Mick O'Regan: Even as you said that the players who have come in from overseas to be the sort of
marquee foreigner players in the comp I suppose, they too have to get other jobs while they're
here, in addition to playing netball?

Clare McMeniman: Yes, that's correct. From our team, Tamsin Greenway, she holds a full-time job
working here at Netball Queensland as a Development Officer, so she is in charge of doing coaching
jobs, along those lines, so everyone's having to partake in some form of employment because the
wage we earn from netball isn't enough to sustain a lifestyle.

Mick O'Regan: Is that your amibition, would you see yourself as someone who would aspire to be a
professional netballer, a full-time professional?

Clare McMeniman: I would love for the sport to move in that direction, but one of the reasons I do
enjoy playing netball is because we can have a job outside of the sport as well. I'm the sort of a
person that quite likes a dual side of being able to work and have netball as a pastime, but I love
the fact that it's moving into a professional arena. That's what we're all aiming for as athletes,
is for our sport to be a professional sport so that people don't have to work.

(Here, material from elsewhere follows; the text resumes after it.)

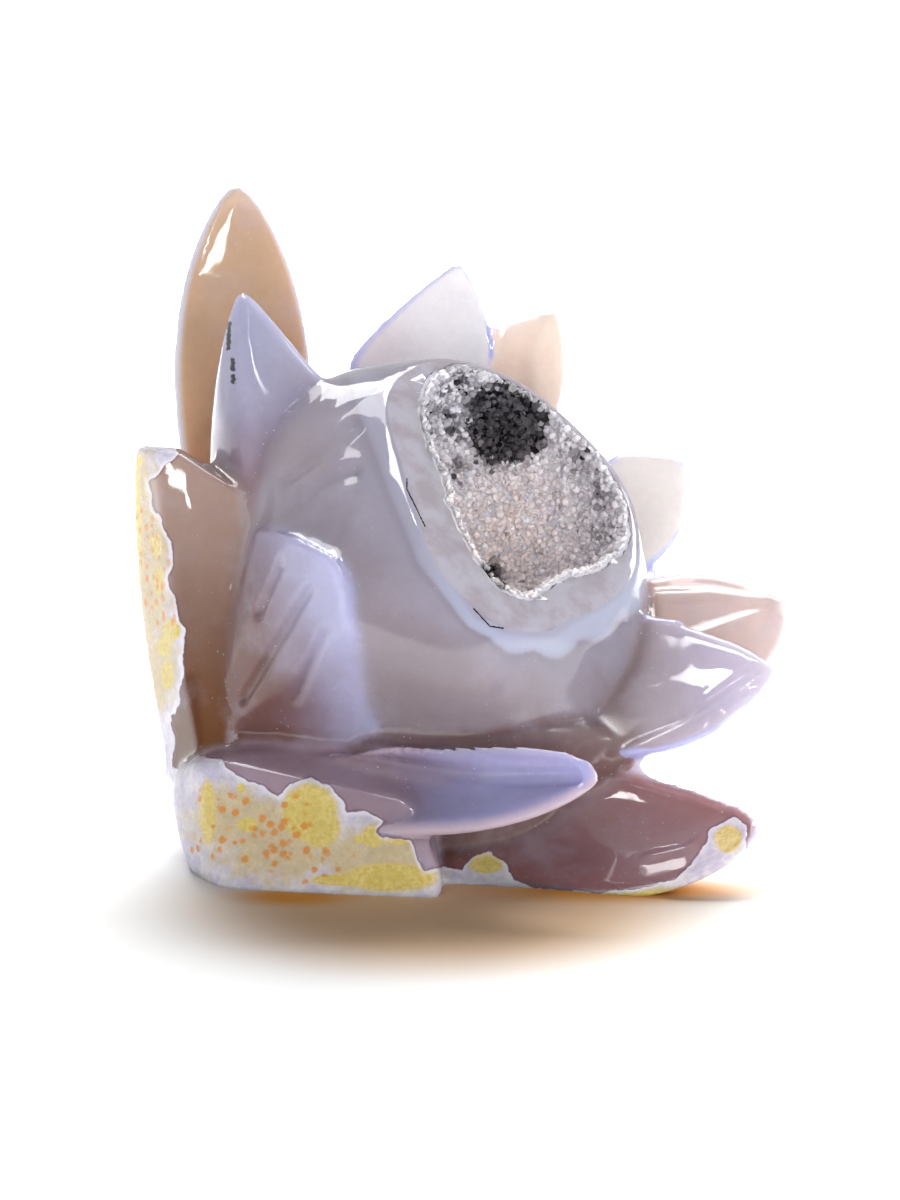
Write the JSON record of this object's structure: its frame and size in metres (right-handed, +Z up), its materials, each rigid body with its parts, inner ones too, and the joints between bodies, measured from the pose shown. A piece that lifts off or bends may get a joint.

Mick O'Regan: Now people who follow Australian Rugby would recognise in your surname McMeniman,
that there is a Hugh McMeniman who plays for the Super-14 team, the Queensland Reds. He's your
brother; when you see the sort of conditions under which Hugh plays and trains and works as a
full-time Rugby Union professional, does the disparity jump up in front of you, or do you see well
that's how they do it in Rugby, this is how we do it in Netball?

Clare McMeniman: I appreciate all of the training and the work that Hugh puts in to his profession.
And he works very hard for everything that he gets. Netball is getting there, and it's moving very
slowly, but I think that that's what we're working towards. I don't resent him for being a
professional football player, and for football players getting paid the amounts of money that they
do, that's a great thing for them, and for us, that's something for netballers to aspire to.

Mick O'Regan: Vice-Captain of the Queensland Firebirds Netball team, Clare McMeniman.